Step 9: Model Evaluation

... gonna post about model evaluation later! That deserves its own article.

Predicted Probability Logistic Regression

ROC Curve Logistic Regression

Training Loss Logistic Regression

Feature Importance Logistic Regression

Precision Recall Logistic Regression

Confusion Matrix Logistic Regression

Learnings

Working through this project, I really came to appreciate how much of machine learning is about the data, not just the math. I started by wrangling the raw bank dataset, turning categorical variables into numbers, binning ages into groups, and dropping columns that didn’t add value. One-hot encoding for multi-class features was a must, and I saw how even a single irrelevant column could throw off the whole model. It’s clear now that careful feature engineering and cleaning are the foundation for any successful model.

One of the biggest lessons was the importance of feature scaling. Initially, my model’s weights would explode, or the loss would get stuck, all because my features were on wildly different scales (I forgot that lesson learned from the housing dataset in the last post). Once I standardized everything (sklearn.StandardScaler). I also learned that the learning rate is a delicate balance, too high and the model diverges, too low and it barely learns. Watching the loss curve in real time was a great way to tune this and see if my model was improving.

I encountered several numerical issues, including overflow in the sigmoid function and the problem of taking the log of zero. These bugs taught me always to clip my predicted probabilities and inputs to the sigmoid. Interpreting the loss curve became second nature: if it’s flat or bouncing around, something’s wrong; if it’s steadily dropping, I’m on the right track.
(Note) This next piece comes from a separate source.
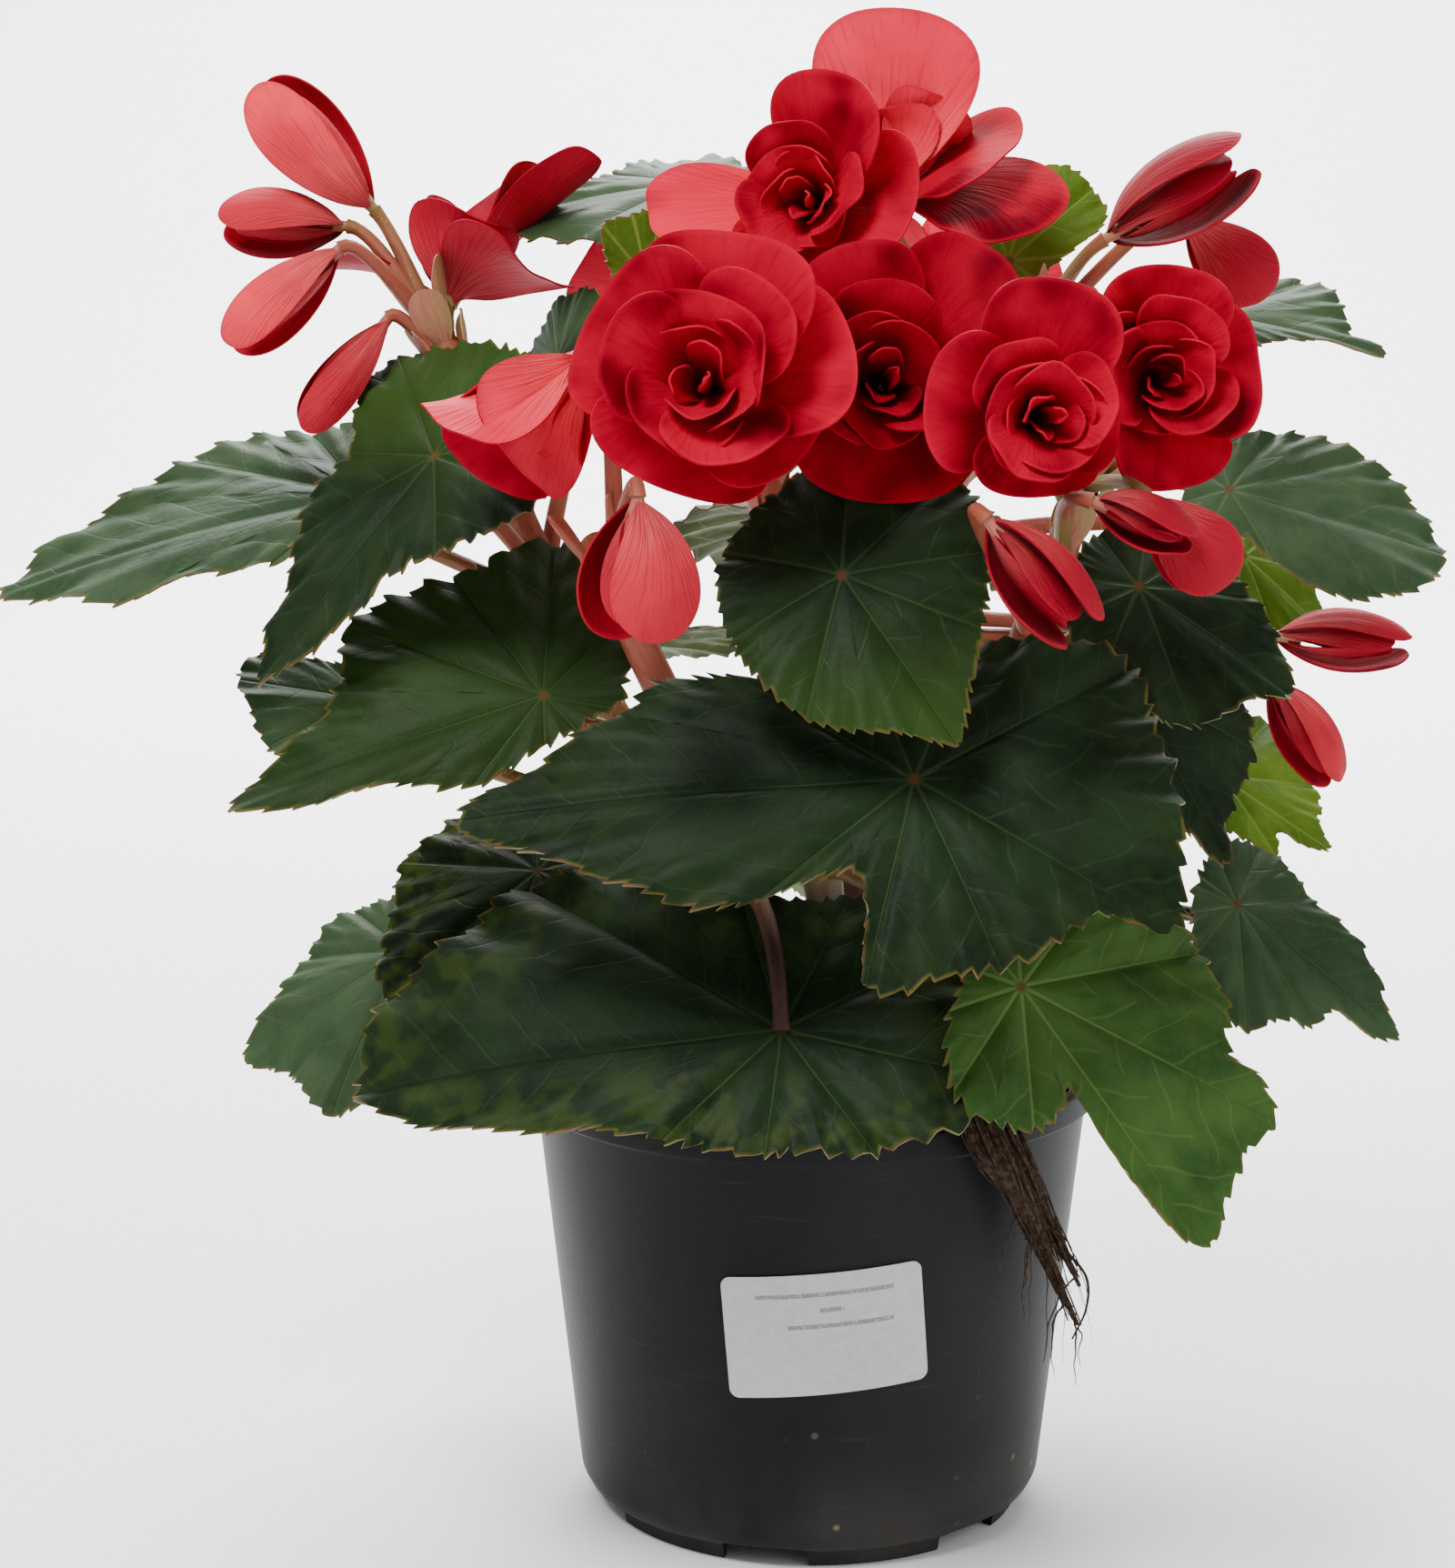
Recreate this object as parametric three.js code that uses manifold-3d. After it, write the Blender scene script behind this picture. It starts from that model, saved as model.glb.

Most of all, this project was a reminder that machine learning is an iterative, hands-on process, like regular run of the mill product development. I had to debug, experiment, and check every step. It’s not just about getting a model to run, but about understanding every part and being able to explain why it works.